The more we know about how pathogenic bacteria arrive to and colonize our bodies, the better we can take measures to help our immune system combat them. While most bacteria that we coexist with are beneficial to us or at the very least, neutral, our body is constantly battling against microorganisms that may harms us.
In many infections, bacteria are distributed in clumps, or “aggregates”. The size of aggregates and their distance from each other can impact the development of an infection. The aggregate strategic map is also modified by cell-to-cell communication among bacteria. This communication can be within the aggregate, or between aggregates. Communication happens to coordinate an action, much like school of fish; when bacteria sense that they have a quorum (i.e., that their colony is big enough), they release a chemical signal that is “seen” by everyone in the group and which triggers a group response. Scientists call this mode of communication “quorum sensing”.
Scientists are trying to understand exactly how the microbial war plays out, to know with utmost precision how many bacteria settle, how fast they grow, how many explore the infected tissue to settle somewhere else and reproduce, and how each aggregate talk to each other. To accomplish this, scientists need to watch how bacterial aggregates behave in real time and on the battle ground. But taking samples of bacteria from infected organs, or keeping organs “alive” for long periods of time is essentially impossible. To get around this problem, Sophie Darch at Dr. Whiteley’s lab came up with an ingenious strategy.
Dr. Darch chose to study Pseudomonas colonization in cystic fibrosis patients. Cystic fibrosis is a genetic disease that causes persistent lung infections. A defective gene (which has to be present in both parents) causes the lungs to build up too much mucus. The mucus clogs the airways and traps bacteria, leading to infections, extensive lung damage, and eventually, respiratory failure.
To study Pseudomonas behaviour during lung infection, Dr. Darch and her collaborators created a system that mimics the lung environment, and used it to eavesdrop on how Pseudomonas aggregates communicate to become efficient colonizers. First, they had to create artificial sputum, which is a kind of mucusy substance secreted by infected lungs. Bacteria find this a very comfortable place to make their homes in. Once they figured out the proper consistency and composition of artificial sputum, they created micro-cages by leveraging a recently developed technique called micro-3D printing. These state-of-the-art micro-cages trap bacteria but let chemicals through, allowing chemical communication among bacterial aggregates.

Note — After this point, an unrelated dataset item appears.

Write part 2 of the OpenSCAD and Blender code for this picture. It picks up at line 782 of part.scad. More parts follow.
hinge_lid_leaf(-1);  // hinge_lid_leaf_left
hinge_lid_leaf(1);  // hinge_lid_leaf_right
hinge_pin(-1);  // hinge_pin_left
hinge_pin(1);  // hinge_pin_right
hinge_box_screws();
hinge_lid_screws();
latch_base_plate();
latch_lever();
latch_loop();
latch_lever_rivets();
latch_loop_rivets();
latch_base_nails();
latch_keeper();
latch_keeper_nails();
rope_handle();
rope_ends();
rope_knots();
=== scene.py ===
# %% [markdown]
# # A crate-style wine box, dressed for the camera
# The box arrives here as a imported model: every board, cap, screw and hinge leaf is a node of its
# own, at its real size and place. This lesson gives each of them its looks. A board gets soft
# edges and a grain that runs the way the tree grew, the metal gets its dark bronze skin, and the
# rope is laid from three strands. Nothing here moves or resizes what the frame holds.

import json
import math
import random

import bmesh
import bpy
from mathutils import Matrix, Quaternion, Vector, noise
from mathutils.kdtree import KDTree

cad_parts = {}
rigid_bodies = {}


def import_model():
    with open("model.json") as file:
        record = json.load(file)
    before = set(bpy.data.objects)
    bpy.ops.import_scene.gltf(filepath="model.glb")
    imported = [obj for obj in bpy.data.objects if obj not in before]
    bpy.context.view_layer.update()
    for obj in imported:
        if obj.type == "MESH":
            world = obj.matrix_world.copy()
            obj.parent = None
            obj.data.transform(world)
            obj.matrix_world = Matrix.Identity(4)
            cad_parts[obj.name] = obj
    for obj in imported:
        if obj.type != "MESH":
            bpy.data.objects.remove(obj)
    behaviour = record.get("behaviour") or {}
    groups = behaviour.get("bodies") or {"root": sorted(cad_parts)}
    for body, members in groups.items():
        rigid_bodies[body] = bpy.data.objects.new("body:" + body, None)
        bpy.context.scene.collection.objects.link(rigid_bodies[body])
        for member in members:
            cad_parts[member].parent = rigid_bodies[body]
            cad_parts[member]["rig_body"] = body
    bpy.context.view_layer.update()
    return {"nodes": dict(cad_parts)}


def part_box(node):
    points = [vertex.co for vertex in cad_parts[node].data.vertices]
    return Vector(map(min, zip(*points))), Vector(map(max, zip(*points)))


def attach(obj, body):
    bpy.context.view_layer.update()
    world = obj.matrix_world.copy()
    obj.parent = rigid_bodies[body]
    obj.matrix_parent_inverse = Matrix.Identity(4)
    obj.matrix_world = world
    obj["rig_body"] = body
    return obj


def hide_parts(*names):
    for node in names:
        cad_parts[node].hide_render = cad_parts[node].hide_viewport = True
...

What they wanted to know was the minimum number of Pseudomonas cells that needed to be in one aggregate to send a quorum-sensing chemical message to other aggregates, and how far away that signal could reach. How did Dr. Darch control the number of Pseudomonas in each caller group? As cells grow to fill out the cage space completely, they 3D-printed microcages of different sized to form aggregates with different cell numbers. The larger the cage, the more bacteria they had. Then, they squirted artificial sputum with “responder” Pseudomonas; cells that could “see” the chemical signal, but not produce it. They were able to see who responded, because they modified the cells to turn from red to green upon responding. Those that didn’t see or acknowledge the signal stayed red; those that did see the signal, turned green.

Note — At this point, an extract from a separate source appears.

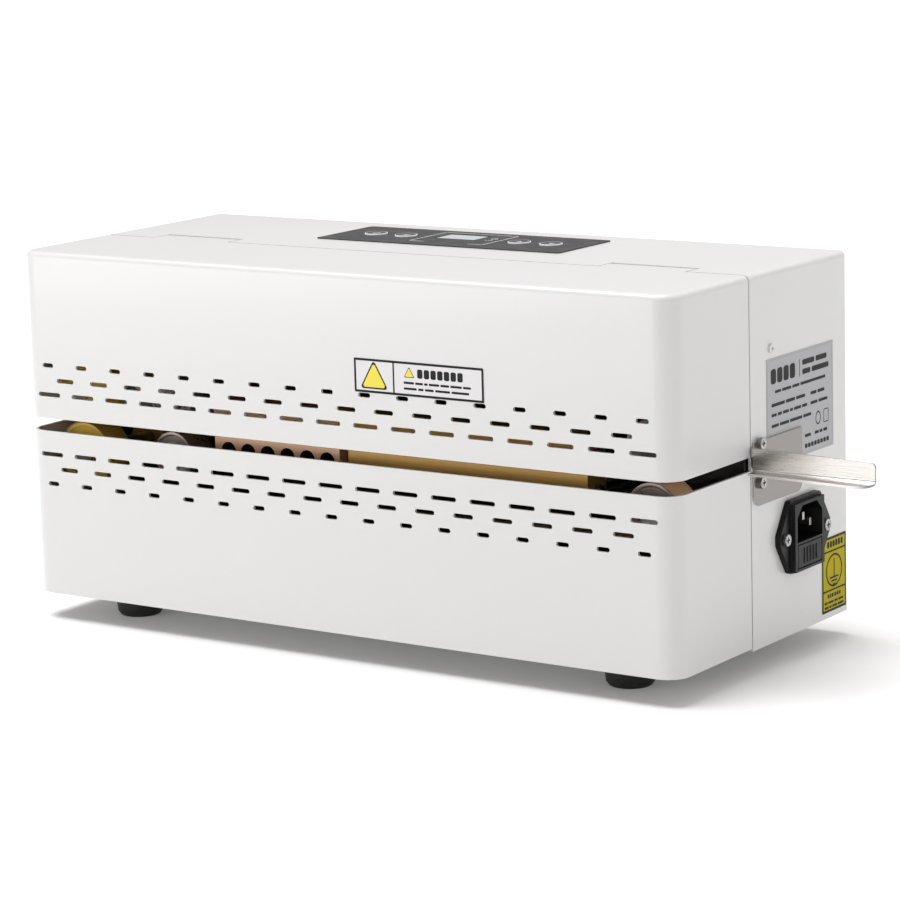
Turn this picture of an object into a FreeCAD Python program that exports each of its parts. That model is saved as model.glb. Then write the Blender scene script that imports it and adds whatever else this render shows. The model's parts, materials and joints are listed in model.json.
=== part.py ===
import FreeCAD, Part
import Sketcher
import math
import os
from fcgear import fcgear, involute

# Tabletop continuous band sealer, in millimetres. A bag goes in at the right, its mouth is
# carried between two belts past heated and cooled blocks, and it leaves at the left.
# Sub-parts are drawn in the case's own frame: x = 0 at the middle of the case, y = 0 at its
# front face, z = 0 at its bottom edge. Each sub-part's Placement then puts the case on its
# feet, with the origin at the bottom centre of the whole machine.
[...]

Dr. Darch found that the minimum number of signal-producing cells that generated a response in far-away aggregates was 2,000. Also, using a microscope, they were able to determine that the farthest “calling distance” of quorum signals arising from the caged aggregate that produced the signal was about 60 cells long (about a 5th of a millimeter, which is quite far away in the microbial world). Finally, they found that even though a colony of bacterial cells are essentially clones of each other and thus identical copies, each aggregate did not respond in an identical way to each other. The minimum concentration of the chemical signal needed for an aggregate to respond was variable. However, in general terms, the farther the signal was generated, the lesser the proportion of cells in an aggregate responded.
With this innovative approach, Dr. Darch is probing with incredible precision the dynamics of this complex system. A more precise understanding of where bacteria are hiding and how they respond to chemical signals and work together may help scientists better model infection patterns and find more specific approaches to fight infection.